It's strange how the online message of personalisation and focus has failed fully to permeate the offline world. Back in 2008, Kevin Kelly explained how to build a business on the back of
1000 True Fans and everyone knows the cost of acquiring a new customer to be greater than retaining an existing one.
And yet, we have bad health-clubs. Health-clubs that provide loss-leader offers to get you to join up and then rely on inertia-selling to keep you paying rather than nurturing you. Health-clubs that don't reduce their charges during hot, sweaty low-attendance summer months. Health-clubs that assume your loyalty until it's lost.
No wonder they have a churn business - they assume that's the business they're in and do nothing to rectify it. They don't reward loyalty, they don't keep in regular touch throughout membership and they don't offer new tailored services that might build that loyalty.
Recently, I happened to see a letter that my gym sends out a few weeks after a member has quit. It expresses disappointment at their absence and then lists a lot of amenities they are improving. Worst of all, the letter provides incentives to these leavers that are not offered to existing or renewing members whose loyalty gets them nothing. Though, only nosey ones like me know that. It's all about the gym and nothing about the ex-member.
That's inevitable because there has been no examination of why they left - no requirement in the quitting process to offer an explanation or provide an opportunity for remedy.

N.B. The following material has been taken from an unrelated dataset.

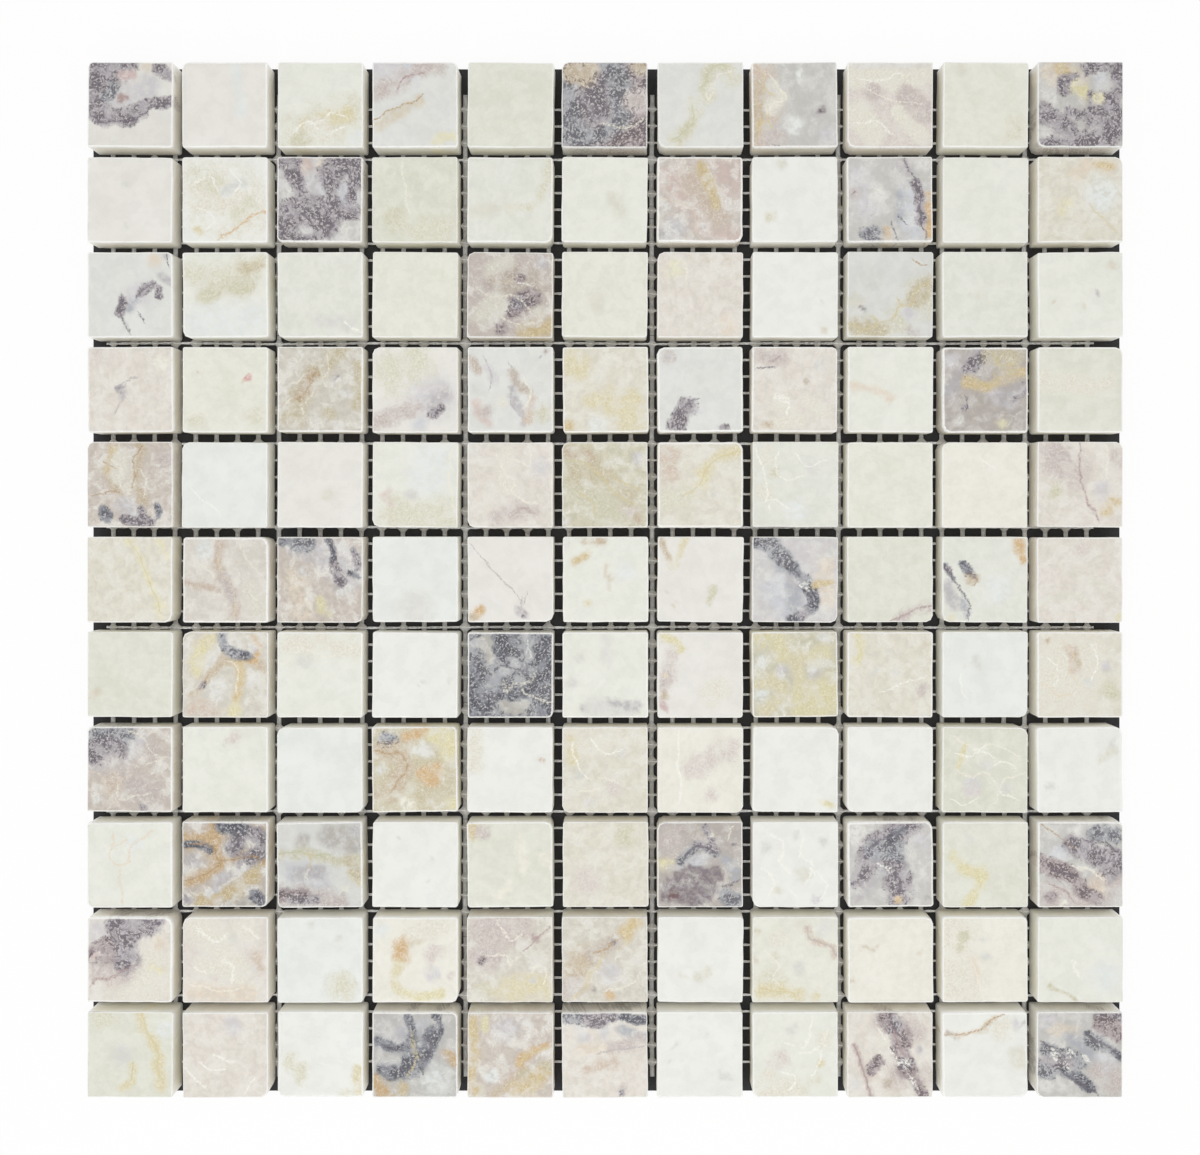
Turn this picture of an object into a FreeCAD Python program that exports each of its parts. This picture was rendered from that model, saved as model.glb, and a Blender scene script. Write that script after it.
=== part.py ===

That's inevitable because there's no tracking of members whose attendance is diminishing and asking them why before they cut the knot.
That's inevitable because they believe that could alert the member to the money they're wasting as a high-profit, low-usage member.
It's all inevitable because it is company policy, the policy of a company with tens of thousands of members to track and analyse in the aggregate rather than think of them as discrete units.
It's a lesson that's not just applicable to gyms and membership. If you're lucky enough to have more than 1000 users, then just as Gore divide their employee groups into efficient maxima of 150, then surely you can divide your customers into subsets of 1000 fans and treat them like family? Or you can be in the churn business.